Governor Hassan Ceremoniously Signs Legislation Moving NH Closer to Expanding Passenger Rail to Manchester

NHRTA 1

Governor Maggie Hassan ceremoniously signed two pieces of legislation today at Nashua City Hall aimed at getting the state closer to bringing passenger rail to Manchester. The legislation will make the New Hampshire Rail Transit Authority more efficient and more appealing to state agencies seeking to provide funding for rail infrastructure projects. A second piece of legislation calls for a legislative committee to study public-private partnerships for infrastructure improvements, which will be integral in the effort to expand passenger rail along the New Hampshire Capitol Corridor. Governor Hassan was joined, from left to right, by: Adam Hlasny, Transportation Planner with the Southern New Hampshire Planning Commission; State Senator Bette Lasky; David Preece, Executive Director of the Southern New Hampshire Planning Commission and Vice-Chairman of NHRTA; Michael Skelton, President and CEO of the Greater Manchester Chamber of Commerce; Nashua Mayor Donnalee Lozeau; NHRTA Chairman Michael Izbicki; and Tracy Hatch, President and CEO of the Greater Nashua Chamber of Commerce.

SB 88 allows NH Rail Transit Authority to operate more efficiently and SB 63 establishes a legislative committee to study public-private partnerships for infrastructure projects

Nashua, NH – Governor Maggie Hassan ceremoniously signed two bills this morning in Nashua pushing the state closer to extending passenger rail to Manchester along the New Hampshire Capitol Corridor. Senate Bill 63 will help make the Rail Transit Authority (NHRTA) both more efficient and more appealing to federal agencies seeking to invest in states with well-organized rail authorities, and Senate Bill 88 establishes a committee to study public-private partnerships for intermodal transportation projects. During the signing ceremony at Nashua City Hall, Governor Hassan was joined by NHRTA Chairman Michael Izbicki, State Senator Bette Lasky, Nashua Mayor Donnalee Lozeau, Michael Skelton, President and CEO of the Greater Manchester Chamber of Commerce, and Tracy Hatch, President and CEO of the Greater Nashua Chamber of Commerce, along with business leaders and rail supporters.

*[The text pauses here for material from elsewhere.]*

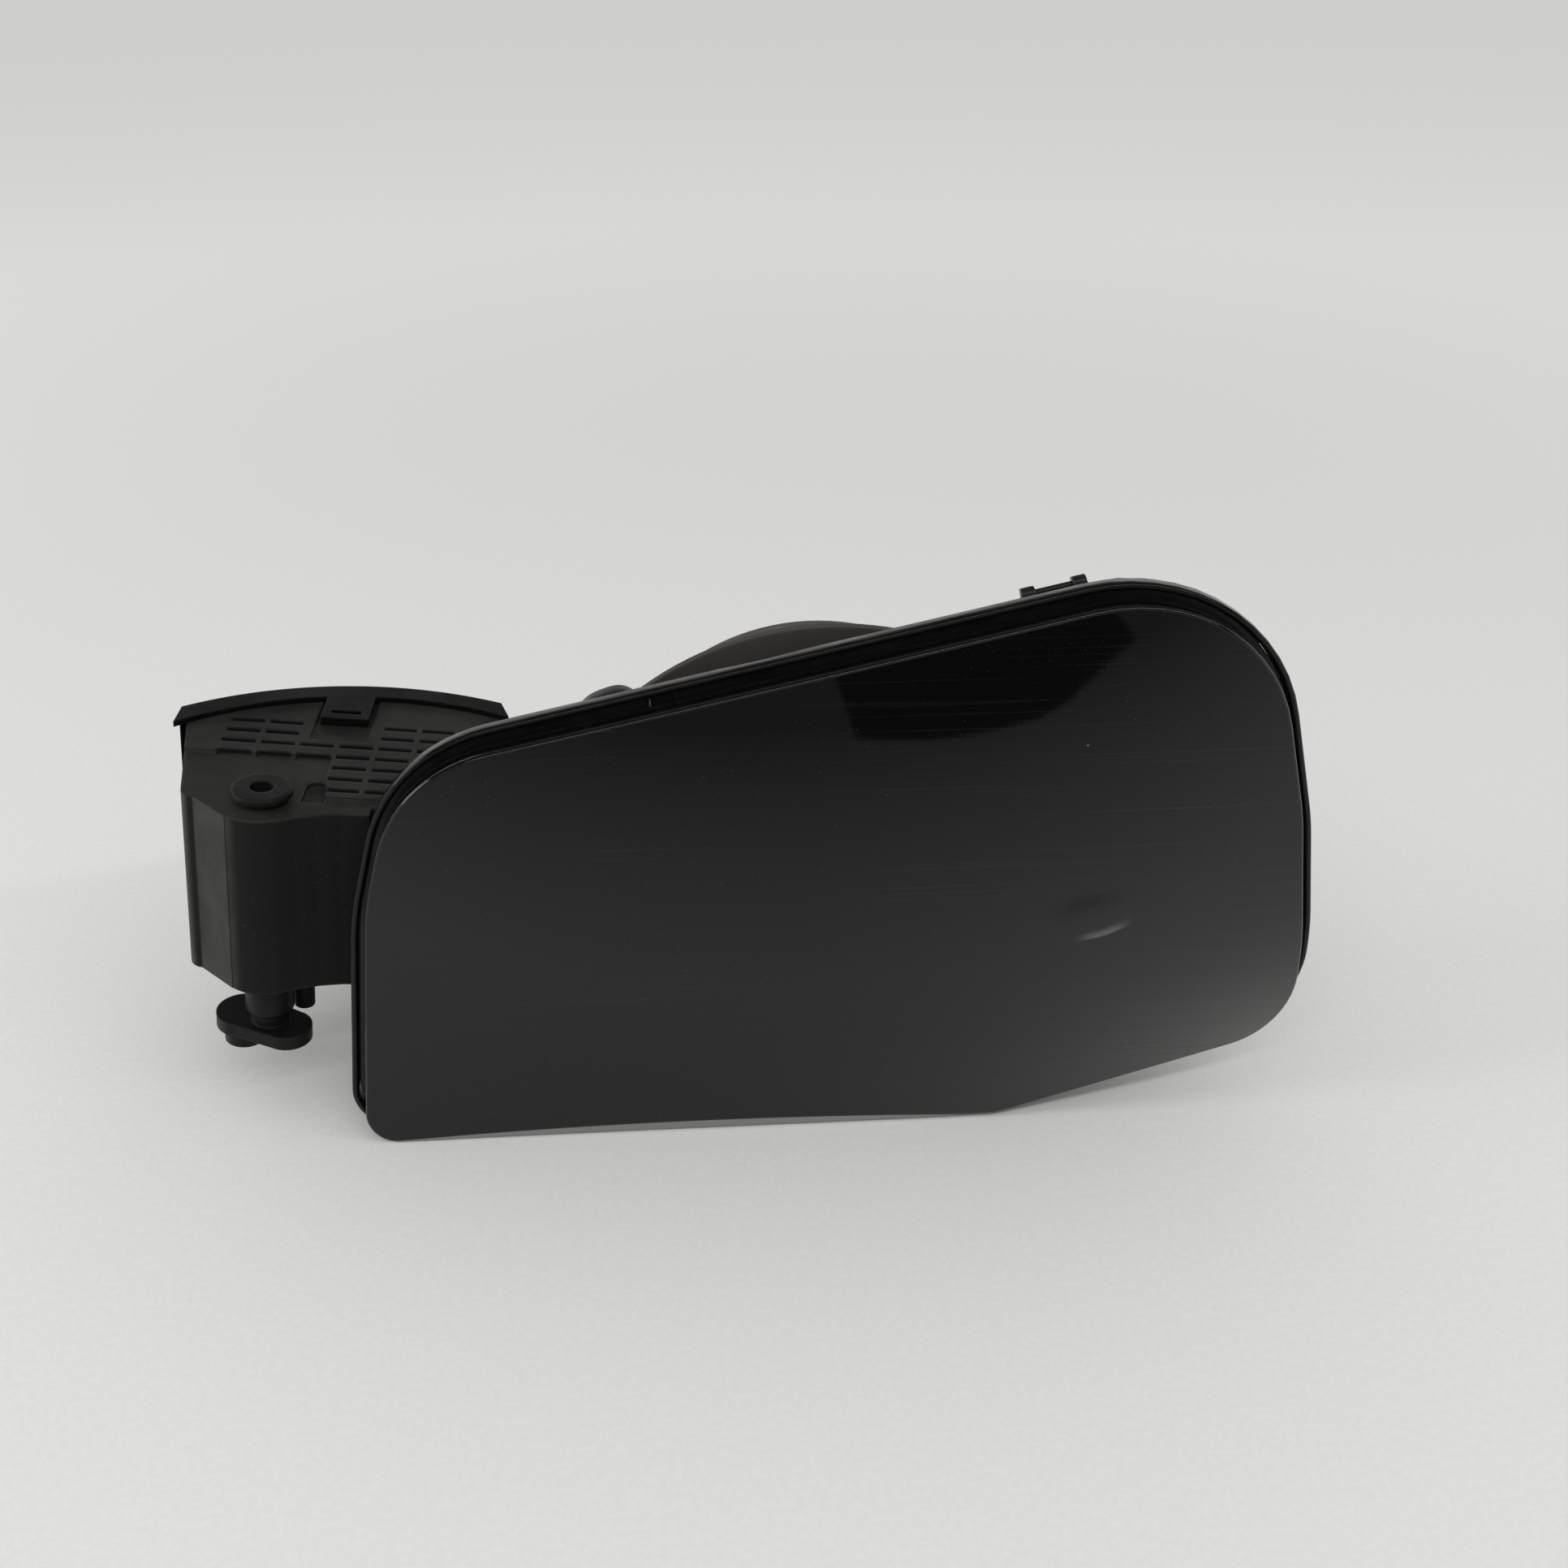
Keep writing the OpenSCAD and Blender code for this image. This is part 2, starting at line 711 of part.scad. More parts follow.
// The two-lobed clip on the pin's lower end.
module pin_retainer() {
    top = -pocket_low - lower_boss;
    plate = [top - 6.3, top - 3];
    left = [-6.4, 2.6];
    right = [4.2, -2.4];
    color([0.06, 0.06, 0.06])
    at_hinge()
    difference() {
        union() {
            upright(plate[0], plate[1]) {
                translate(left)
                    circle(6.3);
                translate(right)
                    circle(5.5);
                polygon([left + [-2.7, -5.6], right + [-2.4, -4.9], right + [2.4, 4.9], left + [2.7, 5.6]]);
            }
            upright(plate[1] - eps, top)
                circle(4.2);
            translate([left[0], left[1], plate[0] - 4.2])
                cylinder(h = 4.2 + eps, r = 4.6);
        }
        translate([left[0], left[1], plate[0] - 5])
            cylinder(h = 4.4, r = 3.4);
        translate([0, 0, top - 5])
            cylinder(h = 6, r = pin_r + 0.02);
    }
}

// The leaf spring that holds the door open or shut against the barrel.
module hinge_spring() {
    h = 12;
    color([0.5, 0.5, 0.52])
    at_hinge()
        translate([0, 0, (arm_low + arm_top) / 2 - h / 2])
            linear_extrude(h)
                polygon([[-pocket_side + wall + 0.2, 16], [-pocket_side + wall + 0.2, 3],
                         [-barrel_r - 1.3, -1.5], [-barrel_r - 0.4, -2.4], [-barrel_r - 0.4, 3],
                         [-barrel_r - 1, 3], [-barrel_r - 1.2, -0.6], [-pocket_side + wall + 0.9, 3.4],
                         [-pocket_side + wall + 0.9, 16]]);
}

// Fasteners and stops

// A spring clip with two ears and a bar between them, standing on the tray's wall.
module body_clip() {
    clip_w = 13.5;
    ear = [2.8, 4, 3.4];
    base = [5, 1];
    bar = [2.4, 2];
    difference() {
        union() {
            translate([-clip_w / 2, 0, 0])
                cube([clip_w, base[0], base[1]]);
            for (x = [-clip_w / 2, clip_w / 2 - ear[0]])
                translate([x, 0, 0])
                    cube(ear);
            translate([-clip_w / 2 + ear[0], 1, 0])
                cube([clip_w - 2 * ear[0], bar[0], bar[1]]);
        }
        translate([-clip_w, 0, 2.2])
            rotate([40, 0, 0])
                translate([0, -6, 0])
                    cube([2 * clip_w, 6, 6]);
    }
}

// The second clip: a low dome that snaps behind the body's sheet.
module dome_clip() {
    dome_r = 14;
    dome_h = 1.4;
    dome_deep = 4;
    intersection() {
        translate([0, 0, dome_h - dome_r])
            rod(0, dome_deep, dome_r);
        translate([-dome_r, -1, 0])
            cube([2 * dome_r, dome_deep + 2, dome_h + 1]);
    }
}

module body_clips() {
    color([0.12, 0.12, 0.12])
    placed()
    translate([0, flange_back + body_sheet, door_above + tray_high / cos(top_slope)])
        rotate([0, -top_slope, 0]) {
            translate([42 / cos(top_slope), 0, 0])
                body_clip();
            translate([-50 / cos(top_slope), 0, 0])
                dome_clip();
        }
}

module bump_stops() {
    color([0.03, 0.03, 0.03])
    placed()
        for (p = stop_at)
            translate([p[0], 0, p[1]]) {
                rod(door_deep + clear, tray_floor - 2, 4, 5);
                rod(tray_floor - 2 - eps, tray_back + 1, stop_hole - 0.1);
                rod(tray_back + 1, tray_back + 3, 4, 3);
            }
}

// Lock

box_w = lock_w - 4;
ear_t = 3;
lock_screw_z = lock_low + lock_h + ear_h / 2;
lock_screw_at = [[lock_x - 4, lock_screw_z], [lock_x + 4, lock_screw_z]];

module lock_actuator() {
    back = lock_deep + 14;
    plug = [12, 6, 16];
    plug_z = lock_low + 14;
    plug_wall = 1.4;
    color([0.09, 0.09, 0.09])
    placed()
    difference() {
        union() {
            translate([lock_x - lock_w / 2, tray_back, lock_low])
                cube([box_w, back - tray_back, lock_h]);
            translate([lock_x - lock_w / 2, tray_back, lock_low + lock_h - eps])
                cube([box_w, ear_t, ear_h]);
            translate([lock_x - plug[0] / 2, back - eps, plug_z])
                cube(plug);
        }
        translate([lock_x, lock_deep, lock_low - 1])
            cylinder(h = bolt_len + 2, r = bolt_r + run_fit);
        for (p = lock_screw_at)
            translate([p[0], 0, p[1]])
                rod(tray_back - 1, tray_back + ear_t + 1, 2.2);
        translate([lock_x - plug[0] / 2 + plug_wall, back + 1, plug_z + plug_wall])
            cube([plug[0] - 2 * plug_wall, plug[1], plug[2] - 2 * plug_wall]);
    }
}

module lock_bolt() {
    color([0.75, 0.75, 0.73])
    placed()
        translate([lock_x, lock_deep, bolt_tip]) {
            cylinder(h = 1.2, r1 = bolt_r - 1, r2 = bolt_r);
            translate([0, 0, 1.2 - eps])
                cylinder(h = bolt_len - 4, r = bolt_r);
        }
}

module actuator_screws() {
    color([0.35, 0.35, 0.37])
    placed()
        for (p = lock_screw_at)
            translate([p[0], 0, p[1]]) {
                rod(tray_floor - 2, tray_back + ear_t + eps, 1.55);
                rod(tray_back + ear_t, tray_back + ear_t + 2.4, 3.6);
            }
}

module drain_nipple() {
    color([0.08, 0.08, 0.08])
    placed()
        translate([drain_at[0], neck_deep, drain_at[1]])
            rotate([-90, 0, 0])
                rotate_extrude()
                    polygon([[2, -3.4], [4.4, -3.4], [4.4, -2.4], [3.15, -2.4], [3.15, 0], [4.6, 0], [4.6, 1.6], [3.4, 1.6],
                             [3.4, 12.6], [2.9, 13.6], [2, 13.6]]);
}

door_skin();
inner_panel();
hinge_arm();
arm_screws();
striker();
cap_holder();
pot_housing();
edge_seal();
filler_bowl();
neck_collar();
hinge_pocket();
pocket_rear_cover();
hinge_pin();
upper_bush();
lower_bush();
pin_retainer();
hinge_spring();
body_clips();
bump_stops();
lock_actuator();
lock_bolt();
actuator_screws();
drain_nipple();
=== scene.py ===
import json
import math

import bpy
import numpy as np
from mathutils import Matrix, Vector


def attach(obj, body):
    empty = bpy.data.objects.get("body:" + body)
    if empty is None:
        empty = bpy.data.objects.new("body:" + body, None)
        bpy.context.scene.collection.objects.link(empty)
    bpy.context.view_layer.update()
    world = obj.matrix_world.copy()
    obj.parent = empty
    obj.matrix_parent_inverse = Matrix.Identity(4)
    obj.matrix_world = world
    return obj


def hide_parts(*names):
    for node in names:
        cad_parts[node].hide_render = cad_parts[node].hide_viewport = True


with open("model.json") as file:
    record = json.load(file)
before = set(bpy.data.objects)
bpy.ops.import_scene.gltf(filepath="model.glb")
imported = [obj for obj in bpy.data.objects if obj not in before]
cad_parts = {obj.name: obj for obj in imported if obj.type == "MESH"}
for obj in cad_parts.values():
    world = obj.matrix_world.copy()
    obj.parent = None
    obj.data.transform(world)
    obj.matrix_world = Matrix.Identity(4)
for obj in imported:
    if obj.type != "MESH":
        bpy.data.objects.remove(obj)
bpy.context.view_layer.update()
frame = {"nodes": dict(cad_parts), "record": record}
print("frame loaded:", len(frame["nodes"]), "nodes")

mm = 0.001
faceDepth = 62.0   # the door's face lies this many mm in front of the row's origin


# Camera and studio

photoCamera = {
    "place": (-36.67, -364.28, 201.38),   # mm, row frame
    "pitchDown": 28.2,
    "heading": 4.1,
    "lens": 38.42,
    "sensor": 36.0,
}


def makeCamera(settings):
    data = bpy.data.cameras.new("photoCamera")
    data.lens = settings["lens"]
    data.sensor_width = settings["sensor"]
    data.clip_start, data.clip_end = 0.01, 20
    camObject = bpy.data.objects.new("photoCamera", data)
    camObject.location = [c * mm for c in settings["place"]]
    pitch, heading = math.radians(settings["pitchDown"]), math.radians(settings["heading"])
    level = math.cos(pitch)
    ahead = Vector((math.sin(heading) * level, math.cos(heading) * level, -math.sin(pitch)))
    camObject.rotation_euler = ahead.to_track_quat("-Z", "Y").to_euler()
    bpy.context.collection.objects.link(camObject)
    bpy.context.scene.camera = camObject


makeCamera(photoCamera)
bpy.context.scene.view_settings.view_transform = "Standard"
print("camera placed")


# Small helpers for node materials

def newMaterial(name):
    material = bpy.data.materials.new(name)
    material.use_nodes = True
    nodes = material.node_tree.nodes
    nodes.clear()
    output = nodes.new("ShaderNodeOutputMaterial")
    shader = nodes.new("ShaderNodeBsdfPrincipled")
    material.node_tree.links.new(shader.outputs[0], output.inputs[0])
    return material, nodes, material.node_tree.links, shader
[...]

“Senate Bill 88 and Senate Bill 63 mark important steps in the process of expanding rail along New Hampshire’s Capitol Corridor, which could have a transformative impact on our state’s economy,” said Michael Izbicki, Chairman of the New Hampshire Rail Transit Authority. “Along with helping NHRTA operate more efficiently, this legislation could help open the door for New Hampshire to seek out alternative funding sources for critical infrastructure improvements, including rail. NHRTA, the state’s two largest Chambers of Commerce, 68% percent of New Hampshire residents and a growing list of businesses all agree that we need to invest in the state’s rail infrastructure, and this legislation gets us closer to that goal.”

Along with streamlining the membership of NHRTA’s board of directors, Senate Bill 63 also establishes an advisory board for NHRTA. Under Senate Bill 88, a legislative committee will identify potential revenue sources to fund passenger rail and other intermodal transportation options. These new sources of funding could help shift the burden from the state and enable New Hampshire to invest in its crumbling transportation infrastructure.  The legislative committee has already begun studying these types of partnerships.

“A modern, safe transportation infrastructure is critical to the success of our people and businesses, and bringing commuter rail from Boston to Nashua and Manchester will help ensure that our people and businesses have the full range of modern transportation options that they need, help bring more young people to New Hampshire and help spur economic growth. Commuter rail is one of my priorities for attracting more young people to the Granite State and encouraging innovative economic growth, and I am proud to have signed these two bills that represent an important part of the process to moving commuter rail forward into law.”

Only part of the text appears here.